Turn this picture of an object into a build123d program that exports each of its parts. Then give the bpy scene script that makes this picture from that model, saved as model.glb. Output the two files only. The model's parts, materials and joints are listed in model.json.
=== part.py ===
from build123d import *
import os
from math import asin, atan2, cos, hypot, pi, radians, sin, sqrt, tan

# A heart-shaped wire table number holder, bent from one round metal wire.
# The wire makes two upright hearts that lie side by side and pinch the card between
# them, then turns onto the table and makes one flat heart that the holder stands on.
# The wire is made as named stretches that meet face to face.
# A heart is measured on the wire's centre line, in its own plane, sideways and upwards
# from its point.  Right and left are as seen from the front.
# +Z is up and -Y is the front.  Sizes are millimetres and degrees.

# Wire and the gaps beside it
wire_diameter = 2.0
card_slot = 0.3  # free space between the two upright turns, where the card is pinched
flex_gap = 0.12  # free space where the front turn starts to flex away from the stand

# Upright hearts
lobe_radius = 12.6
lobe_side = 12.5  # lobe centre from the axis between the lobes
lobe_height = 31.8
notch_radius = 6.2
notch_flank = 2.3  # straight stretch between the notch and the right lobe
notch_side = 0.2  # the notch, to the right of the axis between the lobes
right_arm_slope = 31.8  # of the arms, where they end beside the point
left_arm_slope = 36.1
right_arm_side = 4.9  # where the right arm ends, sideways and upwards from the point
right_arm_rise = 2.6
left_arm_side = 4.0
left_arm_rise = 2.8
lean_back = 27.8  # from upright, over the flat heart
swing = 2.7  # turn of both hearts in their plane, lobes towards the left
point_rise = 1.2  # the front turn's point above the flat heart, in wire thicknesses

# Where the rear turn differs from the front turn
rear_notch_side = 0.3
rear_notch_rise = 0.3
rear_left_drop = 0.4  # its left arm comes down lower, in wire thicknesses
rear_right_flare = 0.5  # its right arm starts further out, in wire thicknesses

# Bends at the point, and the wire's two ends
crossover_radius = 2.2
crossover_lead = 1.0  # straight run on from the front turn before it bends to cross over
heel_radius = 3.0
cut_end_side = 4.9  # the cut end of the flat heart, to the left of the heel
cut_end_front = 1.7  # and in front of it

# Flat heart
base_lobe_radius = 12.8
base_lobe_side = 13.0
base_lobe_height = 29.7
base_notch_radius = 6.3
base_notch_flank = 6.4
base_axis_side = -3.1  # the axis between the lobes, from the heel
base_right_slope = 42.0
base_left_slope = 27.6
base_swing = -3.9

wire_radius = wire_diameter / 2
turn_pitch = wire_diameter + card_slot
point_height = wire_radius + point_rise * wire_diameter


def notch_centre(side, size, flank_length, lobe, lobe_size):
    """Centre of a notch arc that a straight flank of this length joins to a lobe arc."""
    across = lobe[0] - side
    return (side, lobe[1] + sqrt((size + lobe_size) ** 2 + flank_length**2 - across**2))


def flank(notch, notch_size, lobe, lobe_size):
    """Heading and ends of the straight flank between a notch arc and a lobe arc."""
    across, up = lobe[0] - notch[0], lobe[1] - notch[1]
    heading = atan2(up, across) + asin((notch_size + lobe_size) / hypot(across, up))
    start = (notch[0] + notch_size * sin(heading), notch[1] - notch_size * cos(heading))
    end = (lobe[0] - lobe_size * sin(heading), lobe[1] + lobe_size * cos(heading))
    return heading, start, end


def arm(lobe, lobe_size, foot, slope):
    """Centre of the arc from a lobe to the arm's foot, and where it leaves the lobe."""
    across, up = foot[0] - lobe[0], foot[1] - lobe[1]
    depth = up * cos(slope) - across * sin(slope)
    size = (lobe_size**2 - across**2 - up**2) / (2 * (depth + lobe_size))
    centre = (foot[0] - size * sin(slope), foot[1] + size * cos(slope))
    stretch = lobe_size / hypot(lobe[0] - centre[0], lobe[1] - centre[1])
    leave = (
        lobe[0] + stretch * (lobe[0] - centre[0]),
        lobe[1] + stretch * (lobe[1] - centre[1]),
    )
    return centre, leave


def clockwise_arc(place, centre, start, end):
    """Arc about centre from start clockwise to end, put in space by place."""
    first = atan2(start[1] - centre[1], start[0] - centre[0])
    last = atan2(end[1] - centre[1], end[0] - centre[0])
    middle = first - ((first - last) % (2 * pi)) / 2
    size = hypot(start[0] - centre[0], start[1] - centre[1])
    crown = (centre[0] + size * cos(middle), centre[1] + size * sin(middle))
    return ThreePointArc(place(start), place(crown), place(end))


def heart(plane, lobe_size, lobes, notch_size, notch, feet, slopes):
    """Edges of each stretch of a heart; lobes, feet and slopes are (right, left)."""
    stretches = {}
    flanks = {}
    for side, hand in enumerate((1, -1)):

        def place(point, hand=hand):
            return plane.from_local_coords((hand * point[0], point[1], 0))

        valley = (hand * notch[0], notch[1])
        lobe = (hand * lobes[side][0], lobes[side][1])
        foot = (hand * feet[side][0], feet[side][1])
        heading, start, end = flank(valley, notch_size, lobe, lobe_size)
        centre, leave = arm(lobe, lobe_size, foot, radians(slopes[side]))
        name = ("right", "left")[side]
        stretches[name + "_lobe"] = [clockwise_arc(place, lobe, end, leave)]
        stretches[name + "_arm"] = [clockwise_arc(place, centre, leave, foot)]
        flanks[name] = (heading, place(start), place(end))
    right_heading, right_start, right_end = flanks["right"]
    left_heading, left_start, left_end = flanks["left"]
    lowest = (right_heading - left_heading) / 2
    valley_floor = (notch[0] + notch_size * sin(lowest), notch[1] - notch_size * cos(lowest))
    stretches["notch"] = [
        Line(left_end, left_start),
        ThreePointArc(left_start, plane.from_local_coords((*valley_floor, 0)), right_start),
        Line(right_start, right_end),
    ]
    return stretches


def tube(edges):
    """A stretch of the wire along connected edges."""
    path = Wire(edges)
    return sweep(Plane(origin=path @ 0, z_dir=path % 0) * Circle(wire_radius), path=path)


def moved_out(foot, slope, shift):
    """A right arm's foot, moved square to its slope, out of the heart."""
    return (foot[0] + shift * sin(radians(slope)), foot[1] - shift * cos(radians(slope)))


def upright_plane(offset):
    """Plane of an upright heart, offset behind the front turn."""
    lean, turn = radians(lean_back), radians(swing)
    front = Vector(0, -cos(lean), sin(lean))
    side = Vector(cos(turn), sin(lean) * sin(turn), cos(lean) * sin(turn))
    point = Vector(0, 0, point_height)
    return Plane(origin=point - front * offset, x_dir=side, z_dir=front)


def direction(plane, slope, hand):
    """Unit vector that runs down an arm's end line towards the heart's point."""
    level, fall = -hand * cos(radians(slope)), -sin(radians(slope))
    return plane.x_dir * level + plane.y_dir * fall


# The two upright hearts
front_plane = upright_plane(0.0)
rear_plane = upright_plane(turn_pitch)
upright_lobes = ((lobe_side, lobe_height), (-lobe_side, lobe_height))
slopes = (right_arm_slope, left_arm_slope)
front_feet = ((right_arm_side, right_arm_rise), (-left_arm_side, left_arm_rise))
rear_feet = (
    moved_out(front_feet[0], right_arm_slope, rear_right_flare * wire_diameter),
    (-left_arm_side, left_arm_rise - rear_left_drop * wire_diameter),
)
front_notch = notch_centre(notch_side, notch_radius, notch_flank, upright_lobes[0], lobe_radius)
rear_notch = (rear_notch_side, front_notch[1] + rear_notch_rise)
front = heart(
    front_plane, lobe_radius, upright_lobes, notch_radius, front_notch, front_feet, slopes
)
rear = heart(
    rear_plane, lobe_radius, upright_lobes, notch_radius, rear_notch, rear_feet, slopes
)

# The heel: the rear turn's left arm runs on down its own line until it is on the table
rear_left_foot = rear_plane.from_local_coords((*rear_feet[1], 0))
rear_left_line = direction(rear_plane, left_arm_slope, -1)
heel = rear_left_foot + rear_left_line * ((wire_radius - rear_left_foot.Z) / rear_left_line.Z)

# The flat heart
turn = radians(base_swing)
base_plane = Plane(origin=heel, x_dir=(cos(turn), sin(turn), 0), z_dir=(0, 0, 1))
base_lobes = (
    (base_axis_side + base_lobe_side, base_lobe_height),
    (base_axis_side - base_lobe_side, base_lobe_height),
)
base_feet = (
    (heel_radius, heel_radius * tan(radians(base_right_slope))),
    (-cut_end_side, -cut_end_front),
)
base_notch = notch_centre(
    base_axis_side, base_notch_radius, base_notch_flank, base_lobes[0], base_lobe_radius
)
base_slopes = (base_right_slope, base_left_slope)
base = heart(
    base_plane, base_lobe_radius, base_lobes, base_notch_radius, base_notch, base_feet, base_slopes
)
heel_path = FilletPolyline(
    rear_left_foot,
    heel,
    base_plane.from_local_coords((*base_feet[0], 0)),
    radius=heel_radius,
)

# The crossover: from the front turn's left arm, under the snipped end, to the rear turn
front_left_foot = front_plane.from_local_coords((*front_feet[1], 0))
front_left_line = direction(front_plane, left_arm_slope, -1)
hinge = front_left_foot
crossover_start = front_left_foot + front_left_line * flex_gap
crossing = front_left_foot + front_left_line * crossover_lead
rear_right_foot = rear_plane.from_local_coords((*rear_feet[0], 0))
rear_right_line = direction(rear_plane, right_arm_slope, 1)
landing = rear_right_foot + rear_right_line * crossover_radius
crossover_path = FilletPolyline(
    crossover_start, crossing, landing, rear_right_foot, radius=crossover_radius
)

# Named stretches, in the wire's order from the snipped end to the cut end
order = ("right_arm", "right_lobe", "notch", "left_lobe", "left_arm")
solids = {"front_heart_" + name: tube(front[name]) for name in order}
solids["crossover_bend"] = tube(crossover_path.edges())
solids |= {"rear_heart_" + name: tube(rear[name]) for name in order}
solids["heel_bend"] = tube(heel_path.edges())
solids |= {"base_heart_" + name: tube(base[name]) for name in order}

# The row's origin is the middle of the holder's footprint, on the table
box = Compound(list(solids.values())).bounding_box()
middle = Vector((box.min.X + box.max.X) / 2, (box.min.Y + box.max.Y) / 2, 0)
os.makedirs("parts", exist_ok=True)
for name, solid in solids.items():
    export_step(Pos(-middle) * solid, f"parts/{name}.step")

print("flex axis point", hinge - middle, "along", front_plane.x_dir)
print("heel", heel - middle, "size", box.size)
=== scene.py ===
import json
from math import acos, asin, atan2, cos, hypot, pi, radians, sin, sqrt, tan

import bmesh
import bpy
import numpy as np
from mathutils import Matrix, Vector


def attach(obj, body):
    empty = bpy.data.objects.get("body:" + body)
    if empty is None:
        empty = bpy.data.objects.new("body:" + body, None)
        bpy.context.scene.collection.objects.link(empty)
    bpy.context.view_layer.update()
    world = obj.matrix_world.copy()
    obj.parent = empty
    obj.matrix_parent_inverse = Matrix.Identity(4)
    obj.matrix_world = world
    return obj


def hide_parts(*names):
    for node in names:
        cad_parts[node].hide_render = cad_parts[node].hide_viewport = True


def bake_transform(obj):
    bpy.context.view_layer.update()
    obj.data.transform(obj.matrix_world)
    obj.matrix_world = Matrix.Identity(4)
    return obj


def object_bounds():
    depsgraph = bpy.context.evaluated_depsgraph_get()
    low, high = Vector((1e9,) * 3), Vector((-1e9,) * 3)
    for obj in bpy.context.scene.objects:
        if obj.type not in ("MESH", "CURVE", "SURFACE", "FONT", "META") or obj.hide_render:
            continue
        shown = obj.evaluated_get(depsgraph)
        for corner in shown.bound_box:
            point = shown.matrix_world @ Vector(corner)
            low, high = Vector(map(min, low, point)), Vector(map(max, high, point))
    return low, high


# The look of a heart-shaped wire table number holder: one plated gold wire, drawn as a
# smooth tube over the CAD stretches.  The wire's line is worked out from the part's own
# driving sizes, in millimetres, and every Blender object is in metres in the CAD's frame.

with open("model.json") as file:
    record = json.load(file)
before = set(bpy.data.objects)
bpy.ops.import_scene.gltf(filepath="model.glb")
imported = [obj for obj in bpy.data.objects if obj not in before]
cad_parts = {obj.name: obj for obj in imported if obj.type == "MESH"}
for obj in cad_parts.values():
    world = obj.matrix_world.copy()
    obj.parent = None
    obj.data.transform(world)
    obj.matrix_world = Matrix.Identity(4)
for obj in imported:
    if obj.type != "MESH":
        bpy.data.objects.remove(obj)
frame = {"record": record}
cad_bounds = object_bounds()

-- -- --

# What you should do
Reproduce exactly the lines from the line with "# The row's" to the line with "point = shown.matrix_world", both end lines included.

# Worked solution
# The row's origin is the middle of the holder's footprint, on the table
box = Compound(list(solids.values())).bounding_box()
middle = Vector((box.min.X + box.max.X) / 2, (box.min.Y + box.max.Y) / 2, 0)
os.makedirs("parts", exist_ok=True)
for name, solid in solids.items():
    export_step(Pos(-middle) * solid, f"parts/{name}.step")

print("flex axis point", hinge - middle, "along", front_plane.x_dir)
print("heel", heel - middle, "size", box.size)
=== scene.py ===
import json
from math import acos, asin, atan2, cos, hypot, pi, radians, sin, sqrt, tan

import bmesh
import bpy
import numpy as np
from mathutils import Matrix, Vector


def attach(obj, body):
    empty = bpy.data.objects.get("body:" + body)
    if empty is None:
        empty = bpy.data.objects.new("body:" + body, None)
        bpy.context.scene.collection.objects.link(empty)
    bpy.context.view_layer.update()
    world = obj.matrix_world.copy()
    obj.parent = empty
    obj.matrix_parent_inverse = Matrix.Identity(4)
    obj.matrix_world = world
    return obj


def hide_parts(*names):
    for node in names:
        cad_parts[node].hide_render = cad_parts[node].hide_viewport = True


def bake_transform(obj):
    bpy.context.view_layer.update()
    obj.data.transform(obj.matrix_world)
    obj.matrix_world = Matrix.Identity(4)
    return obj


def object_bounds():
    depsgraph = bpy.context.evaluated_depsgraph_get()
    low, high = Vector((1e9,) * 3), Vector((-1e9,) * 3)
    for obj in bpy.context.scene.objects:
        if obj.type not in ("MESH", "CURVE", "SURFACE", "FONT", "META") or obj.hide_render:
            continue
        shown = obj.evaluated_get(depsgraph)
        for corner in shown.bound_box:
            point = shown.matrix_world @ Vector(corner)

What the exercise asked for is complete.